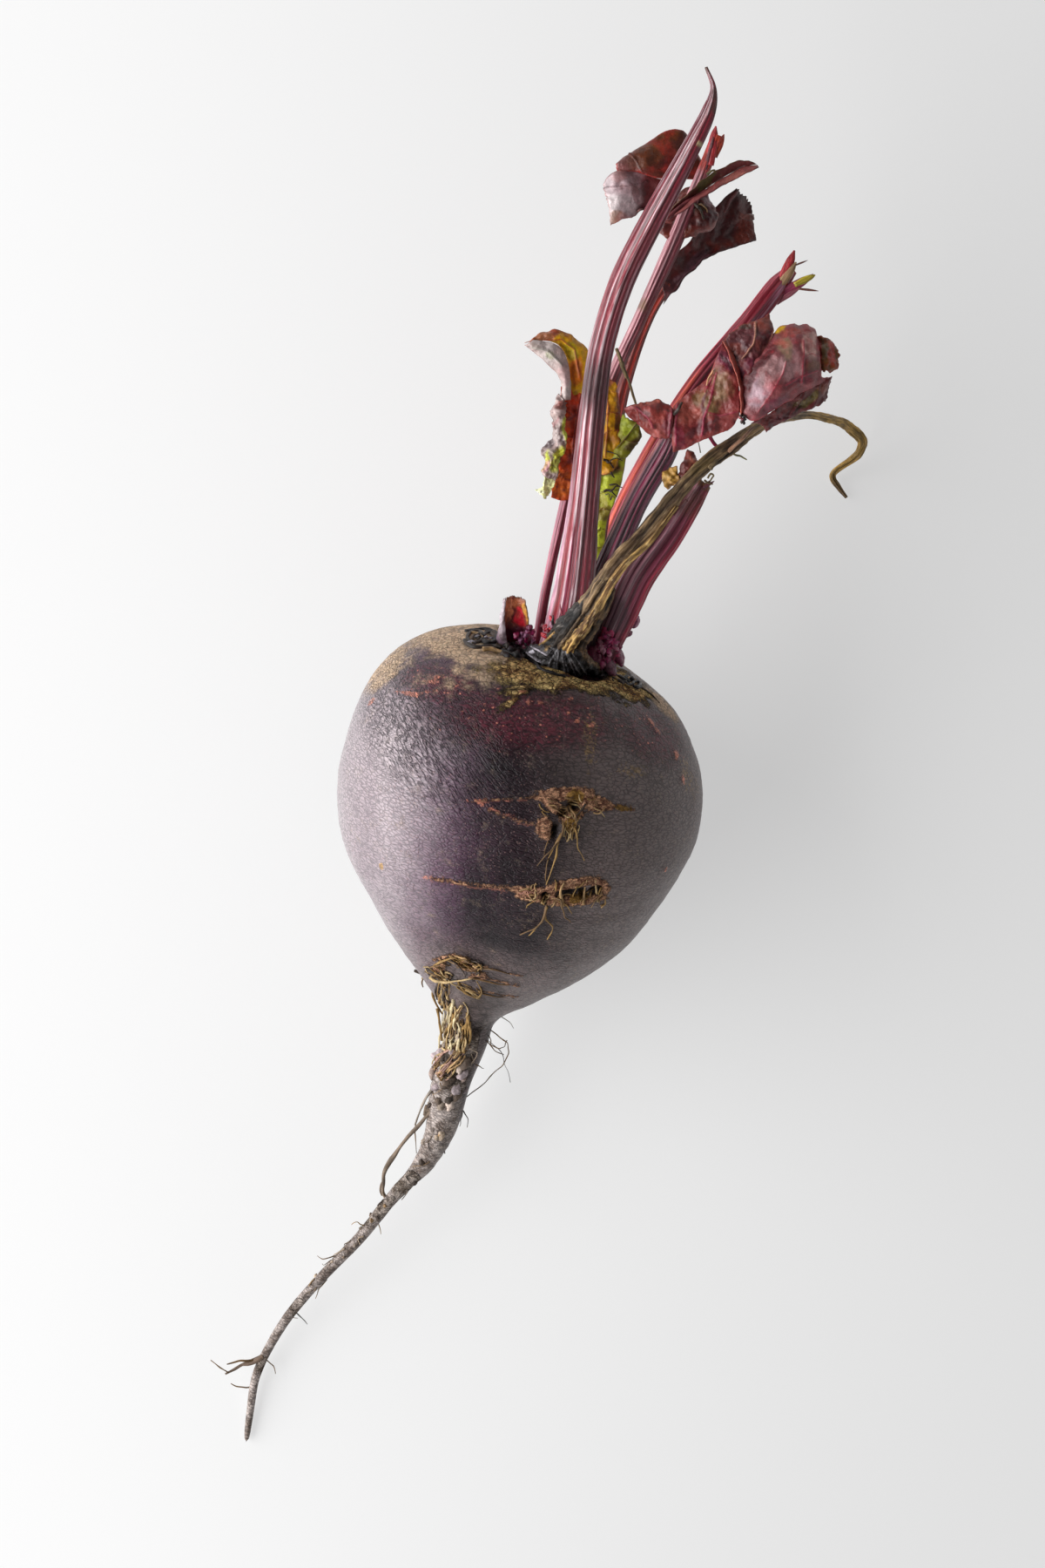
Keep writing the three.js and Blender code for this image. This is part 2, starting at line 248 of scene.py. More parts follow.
# Scars that rows of side roots left over the top of the globe, with corky lips and hollows.
SCAR_LINES = (
    (((-21, -19), (-10, -20.6), (0, -21.4)), 0.7),
    (((-8, -3), (-4, -4.6), (2, -6.2)), 0.5),
    (((14, -1), (20, -2.2), (25.5, -2.8)), 0.9),
    (((-12, -1), (-3, -0.4), (4, -0.2)), 0.4),
    (((-11, -39.6), (-6, -41), (0, -42.4)), 0.4),
    (((-10, -42.6), (-6, -43.6), (-1, -45)), 0.45),
    (((-9, -46.4), (-5, -47.4), (-1, -48)), 0.35),
    (((-21, -38.6), (-17, -37.4), (-13, -39)), 0.6),
)
UPPER_SCAR = (
    (10, 0.7, 6.6, 1.6, 2), (7, -2, 3.8, 1.3, -40), (15.8, -1.2, 4.2, 1.9, -12), (5.2, -7.2, 2.0, 2.7, 12),
    (11.5, -4.2, 3.2, 1.6, 20),
)
NECK_SCAR = ((-13.6, -39.6, 3.2, 1.3, -25), (-10.6, -42.6, 2.2, 1.0, 10), (-20, -41, 2.6, 1.2, 50))
LOWER_SCAR = (
    (3, -22.6, 5, 1.7, -3), (11, -20.3, 6.4, 1.3, 12), (12, -24, 7.5, 1.1, 4), (18, -20.6, 2.6, 1.6, -35),
)
SCAR_HOLLOWS = (
    (11.8, -2, 1.5, 1.5), (9.6, -3.6, 1.3, 1.0, 40), (7.6, -7.8, 0.8, 1.8, -8), (11, -22.2, 2.6, 0.8, 12),
    (5.3, -23.2, 0.9, 1.1), (17, -21.8, 1.9, 1.0, 30), (14, -22.4, 1.0, 1.2, 20),
    (-13, -40.2, 1.3, 0.7, -20), (-15.4, -38.8, 0.7, 0.6), (-11, -43.4, 0.8, 0.6),
)
GOLD_TISSUE = (
    (12, 0, 2.4, 2.2), (11, -6.4, 1.8, 2.2), (13, -23.4, 3.4, 1.1, 10), (23, -2.6, 3, 0.8, -6),
    (-33.4, -16.4, 0.7, 1.1, 20),
)
scar_lines = sum(near_line(x, y, line, width) * on_top for line, width in SCAR_LINES)
lips = ovals(x, y, UPPER_SCAR + LOWER_SCAR + NECK_SCAR) * on_top
hollows = ovals(x, y, SCAR_HOLLOWS) * on_top
scar = np.clip(1.4 * lips + 0.35 * rough * lips + 0.6 * scar_lines, 0, 1) * (1 - 0.75 * hollows)
gold = ovals(x, y, GOLD_TISSUE) * on_top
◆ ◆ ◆
▶ DIRECTIONS: Extract the listing in its entirety, matching it exactly.

▶ PROBLEM SOLUTION:
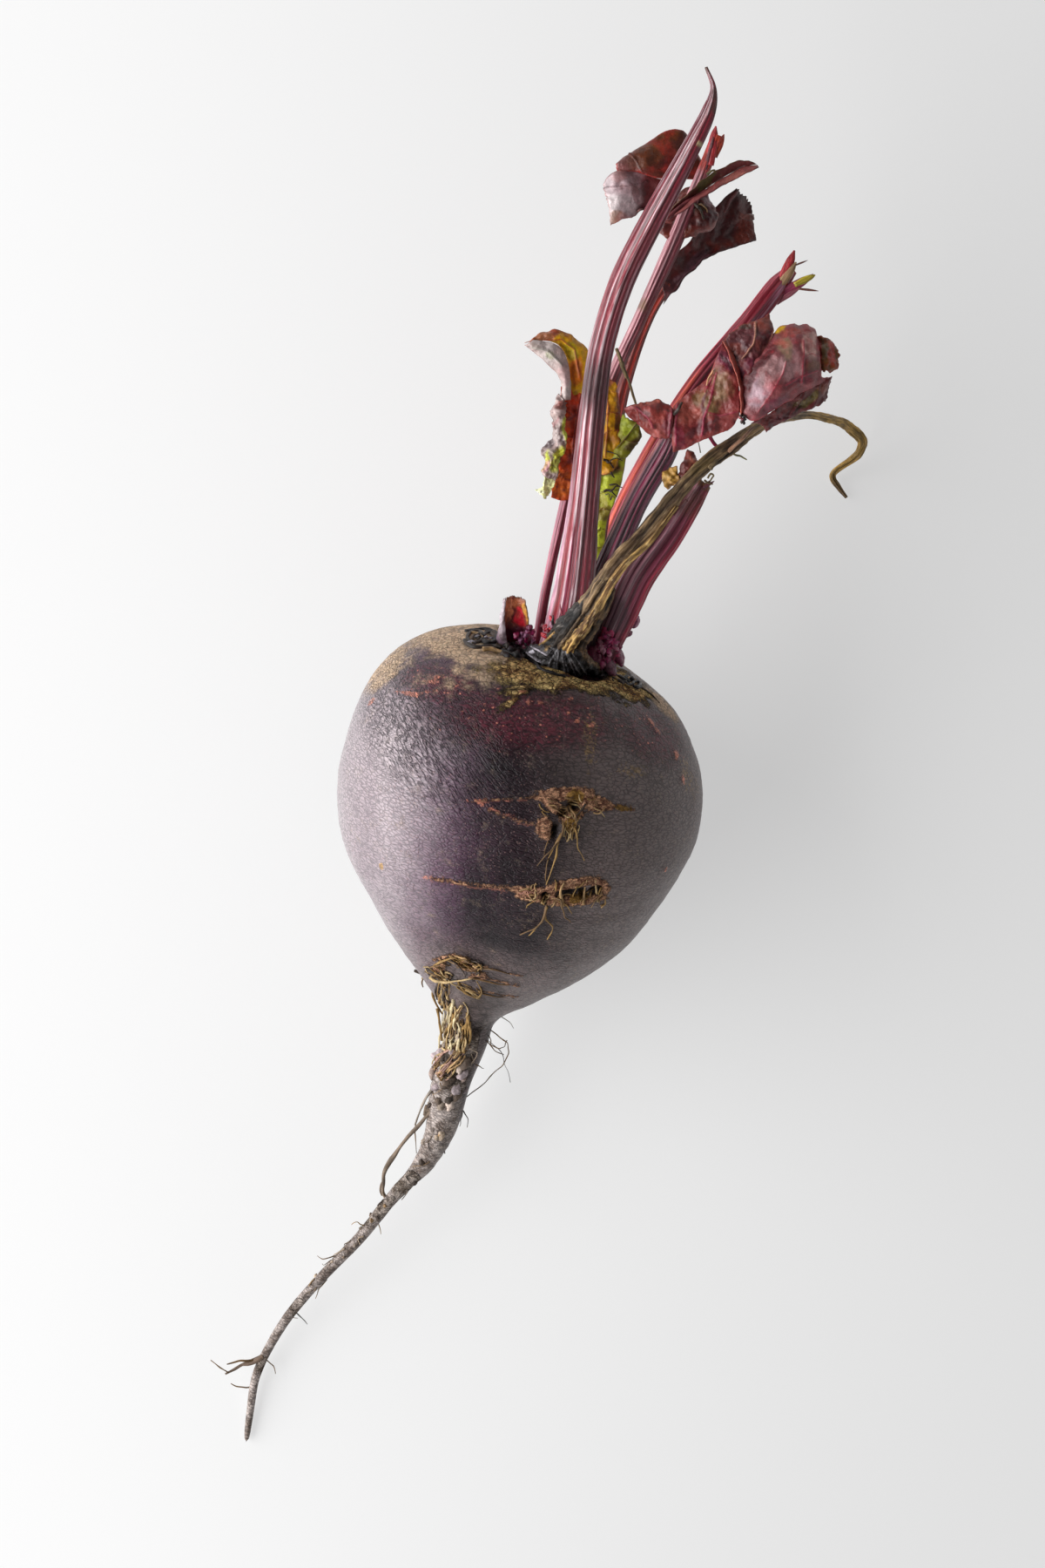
Keep writing the three.js and Blender code for this image. This is part 2, starting at line 248 of scene.py. More parts follow.
# Scars that rows of side roots left over the top of the globe, with corky lips and hollows.
SCAR_LINES = (
    (((-21, -19), (-10, -20.6), (0, -21.4)), 0.7),
    (((-8, -3), (-4, -4.6), (2, -6.2)), 0.5),
    (((14, -1), (20, -2.2), (25.5, -2.8)), 0.9),
    (((-12, -1), (-3, -0.4), (4, -0.2)), 0.4),
    (((-11, -39.6), (-6, -41), (0, -42.4)), 0.4),
    (((-10, -42.6), (-6, -43.6), (-1, -45)), 0.45),
    (((-9, -46.4), (-5, -47.4), (-1, -48)), 0.35),
    (((-21, -38.6), (-17, -37.4), (-13, -39)), 0.6),
)
UPPER_SCAR = (
    (10, 0.7, 6.6, 1.6, 2), (7, -2, 3.8, 1.3, -40), (15.8, -1.2, 4.2, 1.9, -12), (5.2, -7.2, 2.0, 2.7, 12),
    (11.5, -4.2, 3.2, 1.6, 20),
)
NECK_SCAR = ((-13.6, -39.6, 3.2, 1.3, -25), (-10.6, -42.6, 2.2, 1.0, 10), (-20, -41, 2.6, 1.2, 50))
LOWER_SCAR = (
    (3, -22.6, 5, 1.7, -3), (11, -20.3, 6.4, 1.3, 12), (12, -24, 7.5, 1.1, 4), (18, -20.6, 2.6, 1.6, -35),
)
SCAR_HOLLOWS = (
    (11.8, -2, 1.5, 1.5), (9.6, -3.6, 1.3, 1.0, 40), (7.6, -7.8, 0.8, 1.8, -8), (11, -22.2, 2.6, 0.8, 12),
    (5.3, -23.2, 0.9, 1.1), (17, -21.8, 1.9, 1.0, 30), (14, -22.4, 1.0, 1.2, 20),
    (-13, -40.2, 1.3, 0.7, -20), (-15.4, -38.8, 0.7, 0.6), (-11, -43.4, 0.8, 0.6),
)
GOLD_TISSUE = (
    (12, 0, 2.4, 2.2), (11, -6.4, 1.8, 2.2), (13, -23.4, 3.4, 1.1, 10), (23, -2.6, 3, 0.8, -6),
    (-33.4, -16.4, 0.7, 1.1, 20),
)
scar_lines = sum(near_line(x, y, line, width) * on_top for line, width in SCAR_LINES)
lips = ovals(x, y, UPPER_SCAR + LOWER_SCAR + NECK_SCAR) * on_top
hollows = ovals(x, y, SCAR_HOLLOWS) * on_top
scar = np.clip(1.4 * lips + 0.35 * rough * lips + 0.6 * scar_lines, 0, 1) * (1 - 0.75 * hollows)
gold = ovals(x, y, GOLD_TISSUE) * on_top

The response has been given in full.